German-born Langer has kept a home in the United States for a number of years now. He lives in South Florida with American wife Vikki and their four children ' all of whom are typical suburban kids with typical American tastes. He is intensely religious and a regular attendee at the PGA Tours weekly Bible-study classes. In 1985 he won the first of his two Masters and three days later he was converted after he was persuaded to go to the religious chats by Bobby Clampett.
Sounds like millions of Americans, doesnt it?
Anyway, Captain Langer has been surprising even himself with his good play this year in America. He teed it up in the Bob Hope Chrysler Classic and finished eighth. He was en route to a similar finish in the FBR Classic at Phoenix when he hit a roadblock in the final round and shot a 76.
Come to think of it, maybe he really is doing the Americans a big favor. Thank goodness he is just captain. His play the first two tournaments of the year has been pretty impressive indeed ' this guy would be sticky if he were playing in the Cup instead of just riding around in the cart spouting European exhortations.
That situation, of course, has already come up, been batted around, and put to bed. Langer was asked late last year if he unequivocally, totally ruled out the possibility of playing. And he refused to say no.
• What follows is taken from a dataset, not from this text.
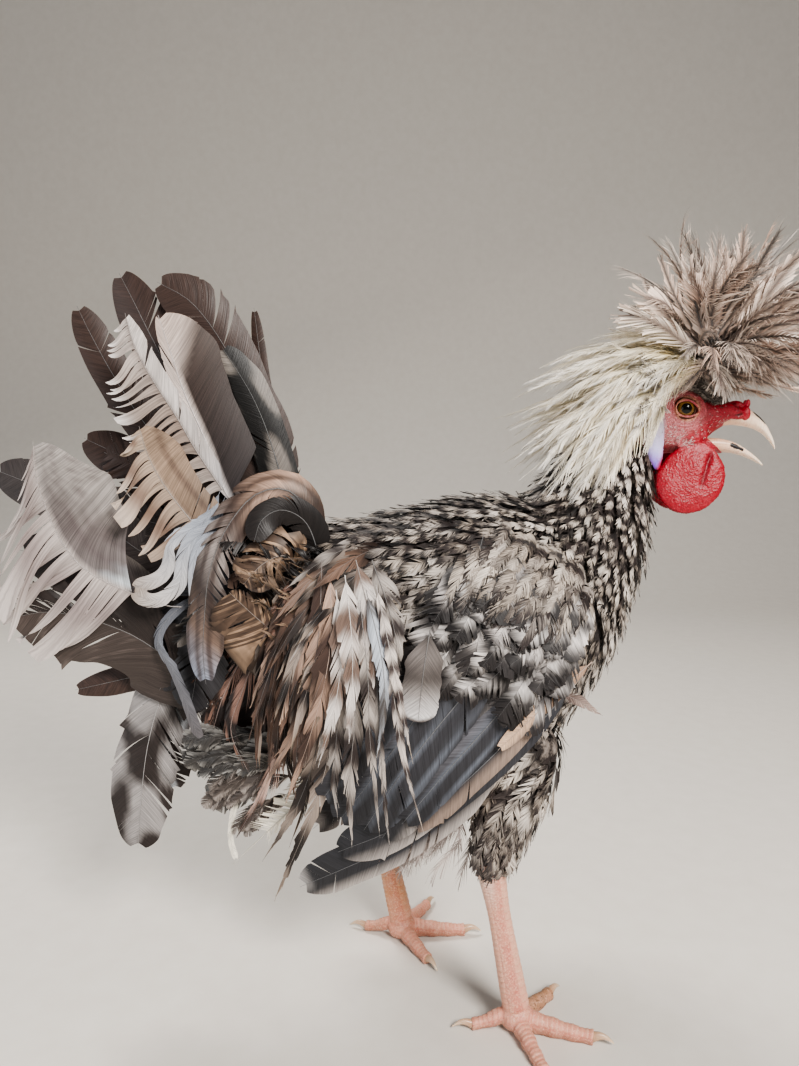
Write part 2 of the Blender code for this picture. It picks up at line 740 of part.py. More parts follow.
def make_crest(mats):
    draw = random.Random(SEED + 1)
    core = ellipsoid("crest_crown", CREST_AT, CREST_CORE, 14, 8, HEAD)
    locks = [
        crown_lock(draw, lift, spread * (2 * (i + draw.uniform(0.2, 0.8)) / count - 1), length)
        for lift, spread, count, length in CROWN_TIERS
        for i in range(count)
    ]
    cuts = [skull("skull_cut", GAP), jaw("jaw_cut", UPPER_JAW, GAP), parting("behind")] + face_clearance()
    node("crest_crown", [core] + locks, cuts, mats["mottled_plumage"])
    nape = upright_loft("crest_nape", NAPE_CORE, 14, spans_height=False, transform=HEAD, squareness=2)
    locks = [
        nape_lock(draw, x, z, rise, 2 * (i + draw.uniform(0.3, 0.7)) / count - 1, length, bend)
        for x, z, rise, count, length, bend in NAPE_TIERS
        for i in range(count)
    ]
    cuts = [skull("skull_cut", GAP), neck("neck_cut", GAP), trunk("trunk_cut", GAP), parting("ahead")]
    cuts += face_clearance()
    node("crest_nape", [nape] + locks, cuts, mats["cream_plumage"])


def face_clearance():
    """Space round the eyes, the comb's horns and the earlobes that crest feathers keep out of."""
    made = []
    for side in (-1, 1):
        made.append(ellipsoid("eye_space", Vector((0, side * EYE_SPACE_Y, 0)), EYE_SPACE, 10, 6, HEAD))
        made.append(comb_horn(side, GAP))
        made.append(earlobe(side, GAP))
    return made


def parting(which):
    """Half space behind or ahead of the plane where the crown meets the nape."""
    near, far = (GAP / 2, -260 * MM) if which == "behind" else (-GAP / 2, 260 * MM)
    wide = 260 * MM
    corners = ((-wide, -wide), (wide, -wide), (wide, wide), (-wide, wide))
    lean = HEAD @ Matrix.Translation(PARTING_AT) @ Matrix.Rotation(PARTING_LEAN, 4, "Y")
    return tube("parting", [[Vector((x, y, z)) for y, z in corners] for x in (near, far)], lean)


def crown_lock(draw, lift, around, length):
    """One crown feather: upright on top, thrown forward in front, falling to the sides below."""
    lift, around = math.radians(lift + draw.uniform(-6, 6)), math.radians(around)
    forward = math.cos(around) * math.cos(lift)
    out = Vector((forward, math.sin(around) * math.cos(lift), math.sin(lift)))
    root = CREST_AT + Vector([o * size for o, size in zip(out, CREST_CORE)]) * 0.6
    reach = length * MM * draw.uniform(0.86, 1.14) * (1 + 0.22 * max(forward, 0) - 0.18 * abs(out.y))
    heading = out + Vector((0.22, 0, 0.3 - 0.15 * abs(out.y))) + Vector([draw.uniform(-0.14, 0.14) for _ in range(3)])
    fall = Vector((out.x, out.y, -CROWN_FALL))
    least, more = CROWN_BEND
    bend = math.radians(least + more * math.cos(lift) * (1 - 0.75 * max(forward, 0)))
    spine = spine_of(HEAD @ root, HEAD.to_3x3() @ heading, reach, HEAD.to_3x3() @ fall, bend,
                     twist=draw.uniform(-0.45, 0.45))
    return vane("lock", spine, draw.uniform(*CROWN_HALF_WIDTH) * MM, pointed)


def nape_lock(draw, x, z, rise, across, length, bend):
    """One long silky feather swept back and down over the neck, lower towards the sides."""
    root = Vector((x + 6 * across**2, 15 * across, z - 9 * across**2 - 3)) * MM
    lift = math.radians(rise - 58 * across**2 + draw.uniform(-6, 6))
    aside = math.radians(38 * across + draw.uniform(-7, 7))
    heading = Vector((-math.cos(lift) * math.cos(aside), math.cos(lift) * math.sin(aside), math.sin(lift)))
    reach = length * MM * draw.uniform(0.88, 1.1) * (1 - 0.14 * abs(across))
    fall = Vector((-0.3, 0.05 * across, -1))
    turn = math.radians(bend * (1 - 0.35 * across**2) + draw.uniform(-5, 5))
    spine = spine_of(HEAD @ root, HEAD.to_3x3() @ heading, reach, HEAD.to_3x3() @ fall, turn)
    return vane("lock", spine, draw.uniform(*NAPE_HALF_WIDTH) * MM, pointed)


# Wings


def make_wing(mats, side, letter):
    feathers = []
    for count, first_root, last_root, first_tip, last_tip, rise, half_width in WING_TIERS:
        for i in range(count):
            share = i / (count - 1)
            start = Vector(first_root).lerp(Vector(last_root), share) * MM
            end = Vector(first_tip).lerp(Vector(last_tip), share) * MM
            feathers.append(flat_feather(side, start, end, rise * MM, half_width * MM))
    hip, hock = (Vector(LEGS[letter][place]) * MM for place in ("hip", "hock"))
    cuts = [trunk("trunk_cut", GAP), neck("neck_cut", GAP), drumstick("thigh_cut", hip, hock, GAP)]
    node(f"wing_{letter}", [wing_pad(side)] + feathers, cuts, mats["slate_plumage"])


def flat_feather(side, start, end, rise, half_width):
    """Feather laid on the flank from one place to another: it follows the flank's curve."""
    outward = Vector((0, side, 0))
    sag = Vector((-(end - start).y, (end - start).x)).normalized() * (end - start).length * -0.05

    def place(t):
        at = start.lerp(end, t) + sag * math.sin(math.pi * t)
        return Vector((at.x, side * (flank_y(at.x, at.y) + rise * min(1, 6 * t) + WING_TIP_RISE * t), at.y))

    spine = []
    for t in ROUND_STOPS:
        ahead = (place(min(t + 0.1, 1)) - place(max(t - 0.1, 0))).normalized()
        up = outward.cross(ahead).normalized() * side
        up = up * math.cos(LOUVRE) - outward * math.sin(LOUVRE)
        spine.append((place(t), up, up.cross(ahead).normalized(), t))
    return vane("flight", spine, half_width, rounded)


def wing_pad(side):
    """A flat lens on the flank that every wing feather is rooted in."""
    rings = []
    for x, z, high in WING_PAD:
        middle = Vector((x * MM, side * (flank_y(x * MM, z * MM) + 0.5 * MM), z * MM))
        rings.append(oval(middle, Vector((0, side, 0)), Vector((0, 0, 1)), WING_PAD_THICKNESS / 2, high * MM, 10))
    return tube("pad", rings)


# Tail


def tail_feather(rise, splay, length, width, curl):
    """Vane from the tail stump. rise is above the level line to the rear, splay is towards the right (minus) or
    left side, curl is how far it turns down by its tip, all in degrees. Length and full width are in mm."""
    up, out = math.radians(rise), math.radians(splay)
    heading = Vector((-math.cos(up) * math.cos(out), math.sin(out), math.sin(up) * math.cos(out)))
    fall = Vector((-math.sin(up), 0, -math.cos(up)))
    start = TAIL_ROOT + Vector((0, SPLAY_STEP * splay, 0))
    stops = CURLED_STOPS if curl > MOST_PLAIN_CURL else ROUND_STOPS
    spine = spine_of(start, heading, length * MM, fall, math.radians(curl), twist=math.radians(90), stops=stops)
    return vane("tail_feather", spine, width * MM / 2, rounded)


def make_tail(mats):
    stump = ellipsoid("stump", TAIL_ROOT + Vector((2, 0, 0)) * MM, TAIL_STUMP, 14, 10)
    feathers = []
    for group in (RECTRICES, SICKLES, CURLED, HANGING):
        feathers += [tail_feather(*row) for row in group]
    node("tail", [stump] + feathers, [trunk("trunk_cut", GAP)] + saddle_hackles(GAP), mats["tail_plumage"])


# Legs


def make_leg(mats, letter, hip, hock, ankle, heading, side):
    hip, hock, ankle = (Vector(p) * MM for p in (hip, hock, ankle))
    make_thigh(mats, letter, hip, hock)
    make_shank(mats, letter, hock, ankle, heading, side)


def leg_ring(at, axis, half_depth, half_width, count, squareness=2.0):
    forward = (Vector((1, 0, 0)) - axis * axis.x).normalized()
    return oval(at, forward, axis.cross(forward), half_depth, half_width, count, squareness)


def drumstick(name, hip, hock, grow=0.0):
    """Feathered thigh from the flank past the hock, where it is cut off level."""
    rows = 7
    axis = (hock - hip).normalized()
    end = hock + axis * HOCK_OVERRUN
    rings = []
    for i in range(rows):
        t = i / (rows - 1)
        at = hip.lerp(end, t) + Vector((THIGH_BULGE * math.sin(math.pi * t), 0, 0))
        depth, wide = (smooth(a, b, t) + grow for a, b in zip(HIP_SIZE, HOCK_SIZE))
        rings.append(leg_ring(at, axis, depth, wide, 18))
    return tube(name, rings)


def make_thigh(mats, letter, hip, hock):
    cuts = [trunk("trunk_cut", GAP), level_cut("below", hock, hock.z, -60 * MM)]
    node(f"thigh_{letter}", [drumstick("thigh", hip, hock)], cuts, mats["mottled_plumage"])


def level_cut(name, at, start, depth):
    """Block round a leg from one height upwards or downwards."""
    wide = 60 * MM
    corners = ((-wide, -wide), (wide, -wide), (wide, wide), (-wide, wide))
    return tube(name, [[Vector((at.x + x, at.y + y, z)) for x, y in corners] for z in (start, start + depth)])


def shank_pieces(hock, ankle, grow=0.0):
    """Shank from above the hock to the ball of the foot."""
    top = hock + (hock - ankle).normalized() * HOCK_OVERRUN
    axis = (ankle - top).normalized()
    rings = []
    count = 10
    for i in range(SHANK_RINGS):
        t = i / (SHANK_RINGS - 1)
        above = t < SHANK_WAIST
        ends = (SHANK_TOP, SHANK_MIDDLE) if above else (SHANK_MIDDLE, SHANK_FOOT)
        part = t / SHANK_WAIST if above else (t - SHANK_WAIST) / (1 - SHANK_WAIST)
        depth, wide = (smooth(a, b, part) for a, b in zip(*ends))
        rings.append(leg_ring(top.lerp(ankle, t), axis, depth + grow, wide + grow, count, 2.2))
    return [
        tube("shank", rings),
        ellipsoid("foot_ball", ankle + BALL_AT, BALL_SIZE + Vector((1, 1, 1)) * grow, 10, 7),
    ]


def floor_cut():
    """Everything under the floor."""
    wide = 400 * MM
    corners = ((-wide, -wide), (wide, -wide), (wide, wide), (-wide, wide))
    return tube("floor", [[Vector((x, y, z)) for x, y in corners] for z in (-60 * MM, 0)])


def make_shank(mats, letter, hock, ankle, heading, side):
    above = level_cut("above", hock, hock.z - GAP, 60 * MM)
    node(f"shank_{letter}", shank_pieces(hock, ankle), [floor_cut(), above], mats["leg_scales"])
    shapes = {
        toe: (ankle, math.radians(heading + side * spread), length * MM, half_width * MM, toe == "hind")
        for toe, (spread, length, half_width) in TOES.items()
    }
    for i, (toe, shape) in enumerate(shapes.items()):
        earlier = [toe_body(*other, GAP) for other in list(shapes.values())[:i]]
        make_toe(mats, letter, toe, shape, earlier + shank_pieces(hock, ankle, GAP))


def toe_track(ankle, turn, length, hind):
    ahead = Vector((math.cos(turn), math.sin(turn), 0))
    start = Vector((ankle.x, ankle.y, HIND_TOE_Z if hind else TOE_Z))
    return ahead, start


def toe_body(ankle, turn, length, half_width, hind, grow=0.0):
    """Toe with knuckles, flat where it bears on the floor."""
    ahead, start = toe_track(ankle, turn, length, hind)
    across = Vector((-ahead.y, ahead.x, 0))
    up = Vector((0, 0, 1))
    rings = []
    for i in range(TOE_RINGS):
        t = i / (TOE_RINGS - 1)
        knuckle = 1 + (0.07 if i % 2 == 0 else -0.07)
        wide = smooth(half_width, half_width * 0.68, t) * knuckle + grow
        high = smooth(half_width * 1.12, half_width * 0.72, t) * knuckle + grow
        at = start + ahead * (length * t)
        at.z = smooth(start.z, half_width * 0.62, t) + (0.0 if not hind else 0.4 * MM)
        rings.append(oval(at, across, up, wide, high, 8, 2.2))
    return tube("toe", rings)


def make_toe(mats, letter, toe, shape, neighbours):
    node(f"toe_{toe}_{letter}", [toe_body(*shape)], [floor_cut()] + neighbours, mats["leg_scales"])
    ankle, turn, length, half_width, hind = shape
    ahead, start = toe_track(ankle, turn, length, hind)
    across, up = Vector((-ahead.y, ahead.x, 0)), Vector((0, 0, 1))
    end = start + ahead * (length + GAP)
    rings = []
    for i in range(CLAW_RINGS):
        t = i / (CLAW_RINGS - 1)
        at = end + ahead * (CLAW_LENGTH * t)
        at.z = half_width * 0.66 + 1.9 * MM * math.sin(math.pi * t) - 1.2 * MM * t
        size = half_width * 0.5 * (1 - t) ** 0.8 + 0.3 * MM
        rings.append(oval(at, across, up, size * 0.85, size * 1.1, 6))
    node(f"claw_{toe}_{letter}", [tube("claw", rings)], [floor_cut()], mats["claw_horn"])


def centre_on_origin():
    """Moves the bird so that its box stands on Z = 0 with its middle over the origin."""
    points = np.array([v.co for obj in bpy.context.scene.objects for v in obj.data.vertices])
    middle = (points.min(0) + points.max(0)) / 2
    shift = Vector((-middle[0], -middle[1], -points[:, 2].min()))
    for obj in bpy.context.scene.objects:
        obj.data.transform(Matrix.Translation(shift))
    print("moved by", [round(v / MM, 2) for v in shift], "mm")


def main():
    for obj in list(bpy.data.objects):
        bpy.data.objects.remove(obj)
    mats = {name: material(name, *look) for name, look in MATERIALS.items()}
    make_body(mats)
    make_head(mats)
    make_crest(mats)
    for side, letter in ((-1, "R"), (1, "L")):
        make_wing(mats, side, letter)
    make_tail(mats)
    for letter, leg in LEGS.items():
        make_leg(mats, letter, **leg)
    centre_on_origin()


main()
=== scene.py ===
"""Looks of a Polish crested cock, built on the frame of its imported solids.

Sizes are in millimetres in the bird's own coordinates: +X is the way it faces, its right side is -Y and
towards the camera, and the floor is Z = 0. Every mesh is moved by SHIFT into the frame of the solids.
"""

import math
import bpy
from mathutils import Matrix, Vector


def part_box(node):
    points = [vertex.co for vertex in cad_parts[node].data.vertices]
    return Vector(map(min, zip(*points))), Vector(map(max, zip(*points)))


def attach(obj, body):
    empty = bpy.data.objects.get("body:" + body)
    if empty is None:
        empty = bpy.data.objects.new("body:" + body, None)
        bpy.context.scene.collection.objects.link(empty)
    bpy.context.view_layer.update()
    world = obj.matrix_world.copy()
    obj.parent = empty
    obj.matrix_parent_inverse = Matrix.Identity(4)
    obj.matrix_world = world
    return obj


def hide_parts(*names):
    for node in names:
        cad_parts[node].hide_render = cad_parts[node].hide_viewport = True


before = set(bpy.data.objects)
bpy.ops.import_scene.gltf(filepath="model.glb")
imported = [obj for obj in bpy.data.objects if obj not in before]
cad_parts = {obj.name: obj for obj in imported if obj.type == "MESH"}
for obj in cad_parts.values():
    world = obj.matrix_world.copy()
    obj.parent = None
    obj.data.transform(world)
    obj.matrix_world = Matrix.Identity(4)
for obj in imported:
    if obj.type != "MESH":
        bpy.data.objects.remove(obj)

from types import SimpleNamespace

import bmesh
import bpy
import numpy as np
from mathutils import Matrix, Vector, noise
from mathutils.bvhtree import BVHTree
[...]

This evoked quite an outburst from Nick Faldo ' one of the men in the final running for the captaincy. Faldo wondered when Langer would set a deadline for deciding ' would it be after the European shirts had been selected? Langer, within the last month, made the announcement that he would be the captain and not a player. Presumably, that was good enough for Faldo.
Whew! Up went a collective sigh from the Americans. Langer has performed brilliantly in the past for Europe. Langers 10 Ryder Cups trails only Faldos 11. A tested, steady hand like Langer would no doubt be a valuable addition to the European squad.
He announced his decision in Phoenix a couple of weeks ago.
That's exactly what I have announced, yes, said Langer. I made up my mind that I would not play, no matter what. It's so much work and so much effort that goes into the Cup, so much of a personal touch as well, and I've thought already a lot and I don't want to give that up. So I'm going to be a captain, yes.
So even in the remote event that he leads the European Ryder Cup standings, he will not play. He had been saying that it would be rare possibility, indeed, if he were to consider it. Now he has slammed the door altogether.
But the captaincy hasnt affected his play this year, it seems.
I've put a lot of work into it over the off season and the winter, worked very hard on my swing with my coach (David Leadbetter), Langer said. And then playing a new ball, as well, which seems to give me a little more distance, and a new driver, so I'm hitting it out there a little bit further, which makes it easier.
He is popping his driver out there 285 yards, which is good for 41st on the tour. And his adjusted scoring average is 28th. He actually has averaged 68.00, which is seventh in actual figures, but adjustments are made for the relative ease of the Hope courses.
Langer is 46 now, but he says this rejuvenation has hit a lot of players. The guys playing well in their 40s, they're good players, they've been out here a long time, they have a lot of experience, he explained.
The only difference now compared to 30 or 50 years ago is we do realize with the equipment and staying fit that you can expand your career. A lot of guys are looking forward to the Champions Tour, as well, so they're taking better care of themselves. They're exercising, eating better, looking out for themselves more and that's why they can compete longer.
Langer will spend much more time playing the U.S. tour this year because his children are of an age, he believes, that he needs to be near them. That means, of course, he will be in closer contact to the demonstrative U.S. fans. But thats OK, he says. He even had a good time with the rowdy Phoenix fans on the famous par-3 16th.
It's an unbelievable atmosphere, Langer said with a smile. It's just surrounded by people and all they want to do is yell and scream. It's fun when you hit a good shot. It's not so much fun when you don't hit the green.
Someone suggested that the crowd at No. 16 may be good for the game. I don't know if it's good for the game, said Langer, but it's certainly good for this tournament to get a lot of people to come out here, and they seem to enjoy themselves.
Langer is in the field at this weeks Buick Invitational near San Diego. Darren Clarke, Lee Westwood, Thomas Bjorn, Sergio Garcia, Fredrik Jacobsen, Jose Maria Olazabel, Jesper Parnevik, Mathias Gronberg a lot of European players will also be there, within eye-catching distance of their captain. Langer will pay close attention, of course. But he also will be concentrating on his own game. Ryder Cup or not, this guy can play!